**WORK REQUIRED**
Using the data below, return the stretch from the line that contains "battery_tray();" through the line that contains "obj.data.transform(world)", both included, exactly as it stands and nothing beyond it.

**DATA BLOCK**
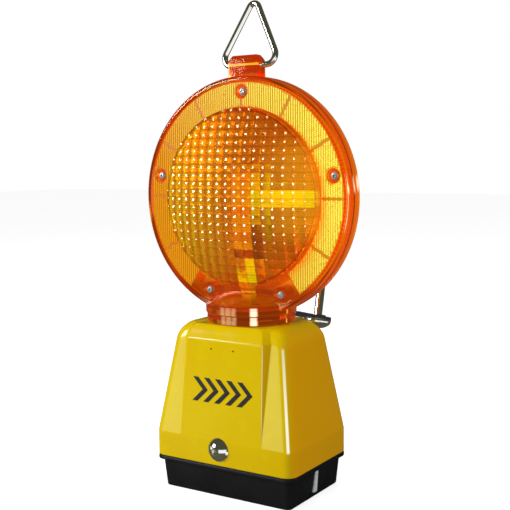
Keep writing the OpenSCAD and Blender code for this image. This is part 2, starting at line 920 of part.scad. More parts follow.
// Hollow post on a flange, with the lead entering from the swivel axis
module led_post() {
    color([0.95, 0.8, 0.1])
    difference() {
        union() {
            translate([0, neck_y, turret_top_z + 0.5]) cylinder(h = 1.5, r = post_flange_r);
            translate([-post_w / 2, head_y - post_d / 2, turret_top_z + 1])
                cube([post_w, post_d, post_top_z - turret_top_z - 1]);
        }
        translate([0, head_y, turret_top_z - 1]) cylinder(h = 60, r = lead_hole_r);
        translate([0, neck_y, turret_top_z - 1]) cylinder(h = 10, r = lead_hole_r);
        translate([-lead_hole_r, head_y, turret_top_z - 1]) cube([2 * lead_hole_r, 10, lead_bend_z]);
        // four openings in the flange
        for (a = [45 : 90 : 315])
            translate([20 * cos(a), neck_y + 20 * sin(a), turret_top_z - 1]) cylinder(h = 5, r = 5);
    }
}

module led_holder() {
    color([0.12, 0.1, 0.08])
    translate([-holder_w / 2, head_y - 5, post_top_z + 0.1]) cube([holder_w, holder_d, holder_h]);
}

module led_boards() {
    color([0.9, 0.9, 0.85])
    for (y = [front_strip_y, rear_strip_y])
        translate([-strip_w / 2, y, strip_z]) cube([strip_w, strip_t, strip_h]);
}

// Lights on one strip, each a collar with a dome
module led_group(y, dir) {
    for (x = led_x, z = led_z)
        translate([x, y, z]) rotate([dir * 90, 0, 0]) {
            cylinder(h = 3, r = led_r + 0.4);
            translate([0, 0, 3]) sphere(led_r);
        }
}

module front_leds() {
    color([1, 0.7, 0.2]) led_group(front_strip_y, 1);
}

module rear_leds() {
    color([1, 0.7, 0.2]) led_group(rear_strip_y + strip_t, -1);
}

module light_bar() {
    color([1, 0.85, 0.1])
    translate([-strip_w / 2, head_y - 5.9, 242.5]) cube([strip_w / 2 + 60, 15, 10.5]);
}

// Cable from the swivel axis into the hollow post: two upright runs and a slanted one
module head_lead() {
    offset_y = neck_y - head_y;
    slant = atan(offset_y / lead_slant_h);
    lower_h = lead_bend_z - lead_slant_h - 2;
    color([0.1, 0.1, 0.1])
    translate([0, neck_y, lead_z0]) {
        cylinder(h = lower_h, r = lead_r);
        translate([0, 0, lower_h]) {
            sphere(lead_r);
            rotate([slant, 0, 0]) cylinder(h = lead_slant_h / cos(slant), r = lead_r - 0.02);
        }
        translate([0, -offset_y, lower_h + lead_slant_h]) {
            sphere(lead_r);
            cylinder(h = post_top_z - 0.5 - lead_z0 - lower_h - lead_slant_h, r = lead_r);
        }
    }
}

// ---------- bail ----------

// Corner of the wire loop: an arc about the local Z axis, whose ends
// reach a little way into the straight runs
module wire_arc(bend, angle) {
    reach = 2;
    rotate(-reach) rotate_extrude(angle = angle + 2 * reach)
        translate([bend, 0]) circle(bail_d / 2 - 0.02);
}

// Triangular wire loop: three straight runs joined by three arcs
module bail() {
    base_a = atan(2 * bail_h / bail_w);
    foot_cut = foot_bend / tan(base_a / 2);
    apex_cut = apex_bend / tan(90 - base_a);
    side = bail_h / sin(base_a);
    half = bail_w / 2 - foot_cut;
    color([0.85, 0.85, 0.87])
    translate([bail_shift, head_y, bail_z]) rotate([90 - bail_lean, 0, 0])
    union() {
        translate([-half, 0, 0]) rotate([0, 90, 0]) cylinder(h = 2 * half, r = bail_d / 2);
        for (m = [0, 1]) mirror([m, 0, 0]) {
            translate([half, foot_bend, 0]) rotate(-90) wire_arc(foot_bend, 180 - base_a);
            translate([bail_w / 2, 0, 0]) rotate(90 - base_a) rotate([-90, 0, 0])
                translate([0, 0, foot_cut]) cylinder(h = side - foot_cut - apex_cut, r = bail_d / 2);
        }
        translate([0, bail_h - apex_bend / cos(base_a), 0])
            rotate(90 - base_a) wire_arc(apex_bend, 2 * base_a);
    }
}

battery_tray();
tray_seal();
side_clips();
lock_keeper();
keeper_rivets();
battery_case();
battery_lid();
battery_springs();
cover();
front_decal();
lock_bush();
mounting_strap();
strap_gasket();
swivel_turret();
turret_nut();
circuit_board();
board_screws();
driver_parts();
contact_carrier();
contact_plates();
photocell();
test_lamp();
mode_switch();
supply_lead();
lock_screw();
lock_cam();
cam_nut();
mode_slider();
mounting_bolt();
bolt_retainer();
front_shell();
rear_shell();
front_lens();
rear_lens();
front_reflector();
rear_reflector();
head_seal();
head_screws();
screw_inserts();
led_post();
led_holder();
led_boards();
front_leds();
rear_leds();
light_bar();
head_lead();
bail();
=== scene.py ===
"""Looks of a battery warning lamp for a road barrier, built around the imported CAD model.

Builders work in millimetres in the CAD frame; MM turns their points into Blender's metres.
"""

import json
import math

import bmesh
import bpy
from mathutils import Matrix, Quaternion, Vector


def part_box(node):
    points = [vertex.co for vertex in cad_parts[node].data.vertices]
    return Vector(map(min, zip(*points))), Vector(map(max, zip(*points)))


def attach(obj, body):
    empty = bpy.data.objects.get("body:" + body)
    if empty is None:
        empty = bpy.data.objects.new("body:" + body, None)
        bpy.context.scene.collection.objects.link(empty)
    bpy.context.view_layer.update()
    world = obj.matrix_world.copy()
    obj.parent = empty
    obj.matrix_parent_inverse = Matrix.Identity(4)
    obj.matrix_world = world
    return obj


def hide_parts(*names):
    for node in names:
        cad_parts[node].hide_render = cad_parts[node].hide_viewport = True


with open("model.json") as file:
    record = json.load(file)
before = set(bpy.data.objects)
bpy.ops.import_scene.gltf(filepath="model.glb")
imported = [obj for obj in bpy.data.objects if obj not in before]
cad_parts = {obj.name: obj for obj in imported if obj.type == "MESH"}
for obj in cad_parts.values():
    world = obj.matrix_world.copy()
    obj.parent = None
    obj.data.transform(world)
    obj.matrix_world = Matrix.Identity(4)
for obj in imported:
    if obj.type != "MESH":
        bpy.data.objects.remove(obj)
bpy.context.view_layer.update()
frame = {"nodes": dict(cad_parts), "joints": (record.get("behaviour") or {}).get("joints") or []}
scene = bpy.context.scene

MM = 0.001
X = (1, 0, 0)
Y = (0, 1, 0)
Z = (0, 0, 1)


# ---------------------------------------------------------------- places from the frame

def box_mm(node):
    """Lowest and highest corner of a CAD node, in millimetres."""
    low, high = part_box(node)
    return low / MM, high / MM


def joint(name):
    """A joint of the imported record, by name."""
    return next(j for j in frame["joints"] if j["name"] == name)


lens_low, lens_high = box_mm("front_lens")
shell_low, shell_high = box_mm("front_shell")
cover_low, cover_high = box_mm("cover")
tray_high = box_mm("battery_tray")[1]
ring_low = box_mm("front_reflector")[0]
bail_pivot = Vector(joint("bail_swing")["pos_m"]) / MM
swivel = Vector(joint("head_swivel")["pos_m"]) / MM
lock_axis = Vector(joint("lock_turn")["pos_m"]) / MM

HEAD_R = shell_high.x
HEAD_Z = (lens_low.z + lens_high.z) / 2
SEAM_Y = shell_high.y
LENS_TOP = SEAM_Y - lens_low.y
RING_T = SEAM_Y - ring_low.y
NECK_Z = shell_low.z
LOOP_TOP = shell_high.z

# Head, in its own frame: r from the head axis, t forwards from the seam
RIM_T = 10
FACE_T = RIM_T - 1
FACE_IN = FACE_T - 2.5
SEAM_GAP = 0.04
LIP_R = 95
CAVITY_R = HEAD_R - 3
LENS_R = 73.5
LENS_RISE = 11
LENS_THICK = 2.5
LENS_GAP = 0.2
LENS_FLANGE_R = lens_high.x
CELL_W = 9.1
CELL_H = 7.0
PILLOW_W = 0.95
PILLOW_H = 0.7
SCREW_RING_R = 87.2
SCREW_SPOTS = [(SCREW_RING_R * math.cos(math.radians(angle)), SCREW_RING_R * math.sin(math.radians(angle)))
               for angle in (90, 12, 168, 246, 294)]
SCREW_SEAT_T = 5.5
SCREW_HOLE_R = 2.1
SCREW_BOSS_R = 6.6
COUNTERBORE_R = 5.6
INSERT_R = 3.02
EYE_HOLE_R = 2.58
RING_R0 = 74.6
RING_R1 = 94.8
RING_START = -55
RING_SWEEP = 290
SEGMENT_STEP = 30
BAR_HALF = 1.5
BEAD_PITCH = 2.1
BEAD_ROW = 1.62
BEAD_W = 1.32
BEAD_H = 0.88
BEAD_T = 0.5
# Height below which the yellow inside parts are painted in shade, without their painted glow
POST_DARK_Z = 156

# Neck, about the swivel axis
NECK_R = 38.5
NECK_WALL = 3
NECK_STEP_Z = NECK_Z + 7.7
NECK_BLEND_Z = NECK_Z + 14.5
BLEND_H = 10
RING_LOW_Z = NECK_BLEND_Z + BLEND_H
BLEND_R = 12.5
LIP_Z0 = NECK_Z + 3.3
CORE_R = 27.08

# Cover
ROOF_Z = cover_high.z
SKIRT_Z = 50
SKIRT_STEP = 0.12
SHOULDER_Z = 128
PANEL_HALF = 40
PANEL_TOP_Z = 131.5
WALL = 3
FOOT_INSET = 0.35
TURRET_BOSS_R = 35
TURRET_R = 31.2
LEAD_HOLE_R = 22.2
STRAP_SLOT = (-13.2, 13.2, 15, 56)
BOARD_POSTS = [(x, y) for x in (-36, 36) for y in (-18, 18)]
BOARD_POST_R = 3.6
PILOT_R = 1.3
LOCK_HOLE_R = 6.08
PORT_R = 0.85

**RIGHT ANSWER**
battery_tray();
tray_seal();
side_clips();
lock_keeper();
keeper_rivets();
battery_case();
battery_lid();
battery_springs();
cover();
front_decal();
lock_bush();
mounting_strap();
strap_gasket();
swivel_turret();
turret_nut();
circuit_board();
board_screws();
driver_parts();
contact_carrier();
contact_plates();
photocell();
test_lamp();
mode_switch();
supply_lead();
lock_screw();
lock_cam();
cam_nut();
mode_slider();
mounting_bolt();
bolt_retainer();
front_shell();
rear_shell();
front_lens();
rear_lens();
front_reflector();
rear_reflector();
head_seal();
head_screws();
screw_inserts();
led_post();
led_holder();
led_boards();
front_leds();
rear_leds();
light_bar();
head_lead();
bail();
=== scene.py ===
"""Looks of a battery warning lamp for a road barrier, built around the imported CAD model.

Builders work in millimetres in the CAD frame; MM turns their points into Blender's metres.
"""

import json
import math

import bmesh
import bpy
from mathutils import Matrix, Quaternion, Vector


def part_box(node):
    points = [vertex.co for vertex in cad_parts[node].data.vertices]
    return Vector(map(min, zip(*points))), Vector(map(max, zip(*points)))


def attach(obj, body):
    empty = bpy.data.objects.get("body:" + body)
    if empty is None:
        empty = bpy.data.objects.new("body:" + body, None)
        bpy.context.scene.collection.objects.link(empty)
    bpy.context.view_layer.update()
    world = obj.matrix_world.copy()
    obj.parent = empty
    obj.matrix_parent_inverse = Matrix.Identity(4)
    obj.matrix_world = world
    return obj


def hide_parts(*names):
    for node in names:
        cad_parts[node].hide_render = cad_parts[node].hide_viewport = True


with open("model.json") as file:
    record = json.load(file)
before = set(bpy.data.objects)
bpy.ops.import_scene.gltf(filepath="model.glb")
imported = [obj for obj in bpy.data.objects if obj not in before]
cad_parts = {obj.name: obj for obj in imported if obj.type == "MESH"}
for obj in cad_parts.values():
    world = obj.matrix_world.copy()
    obj.parent = None
    obj.data.transform(world)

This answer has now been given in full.